Crônica #1: O que faz bem ao coração?

Nesta crônica, uma reflexão sobre o cuidado, com o outro e consigo mesmo. Porque o que faz bem ao coração nem sempre está nos remédios, mas nos gestos que mantêm a vida em movimento.

     O coração é vital, certo? Não existe vida sem ele. Mesmo sabendo da sua importância, há uma dificuldade em tratá-lo da forma que se deve. Como o coração tem “a sua própria vida” não precisamos monitorar de maneira constante se ele está trabalhando da forma que é necessária. Porém, ocasionalmente, podemos sobrecarregar o seu trabalho, seja com hábitos considerados ruins ou acometê-lo com grandes emoções.

     Uma amiga passou por um susto. O coração dela pediu uma folga, quis sair de férias. Por ser um órgão que não pode tirar férias - por motivos óbvios - excelentes profissionais da saúde precisaram intervir e ajudá-lo a se reerguer, para dar continuidade ao seu serviço diário. Literalmente sem pausas.

     Susto passado, problema de saúde reparado e seguimos com a vida! Eventos como esse criam marcas definitivas. Procedimentos médicos marcam fisicamente e o susto gera cicatrizes, na mente e nas emoções.

     Nem sempre refletimos sobre as cicatrizes emocionais.
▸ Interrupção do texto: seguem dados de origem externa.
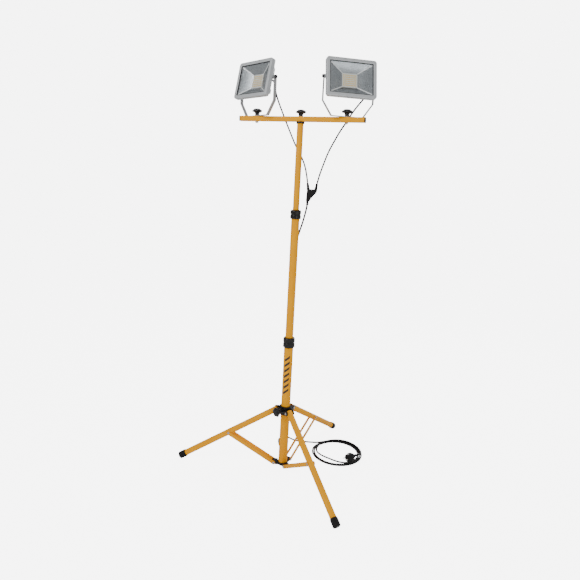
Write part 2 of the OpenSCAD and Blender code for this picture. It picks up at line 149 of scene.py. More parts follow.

Ao observar o cuidado dos familiares em trazer agulha, linha e tecido - costura é um dos hobbies favoritos desta amiga -, e ao ouvir relatos de broncas: — “por que você foi ao banheiro sozinha?”. Vejo que as preocupações se estendem também para quem cuida e, com isso, vem a mudança da rotina de todos.

     A alta hospitalar é um misto de alívio e angústia. O abraço forte e a fala firme dela reforçam os motivos da liberação médica. Se misturam com a indefinição dos passos futuros: – “Quem vai cuidar dela? Ela não pode ficar sozinha em casa. Precisamos de um profissional para auxiliar nos cuidados diários. Quem da família pode se ausentar dos seus afazeres para ajudar?”. Quanto mais perguntas surgem, maior a agonia.

     Sabemos que o coração está em tratamento, mas o coração de quem está de pé, observando o outro se refazer, também precisa de cuidado. Todos os protagonistas viram pacientes.

     Não devemos nos culpar por não saber o melhor caminho do cuidado, ou se erramos em alguma conduta. O princípio é ter a intenção de querer aquela pessoa bem. Do que ela gosta? Como ela faria se eu estivesse no lugar dela? Ela se sentecontente com que estou fazendo? Cuidar de alguém é também cuidar do que essa pessoa ainda é.

     O lado bom de todos virarem pacientes, neste contexto, é que o aprendizado é uma via de mão dupla. E é gostoso aprender! A ansiedade faz a gente olhar para o objetivo final, a linha de chegada. “Que você melhore logo”, ou “tudo vai ficar bem”, dizemos às vezes sem saber de fato se ficará mesmo.

     Prestar atenção na jornada é importante para manter a calma. O aprendizado mútuo está ali. Talvez o susto seja apenas um lembrete de que precisamos reforçar o amor que temos por alguém. No fim das contas, o que faz bem ao coração talvez seja o mesmo que faz bem à vida: continuar batendo por algo ou por alguém.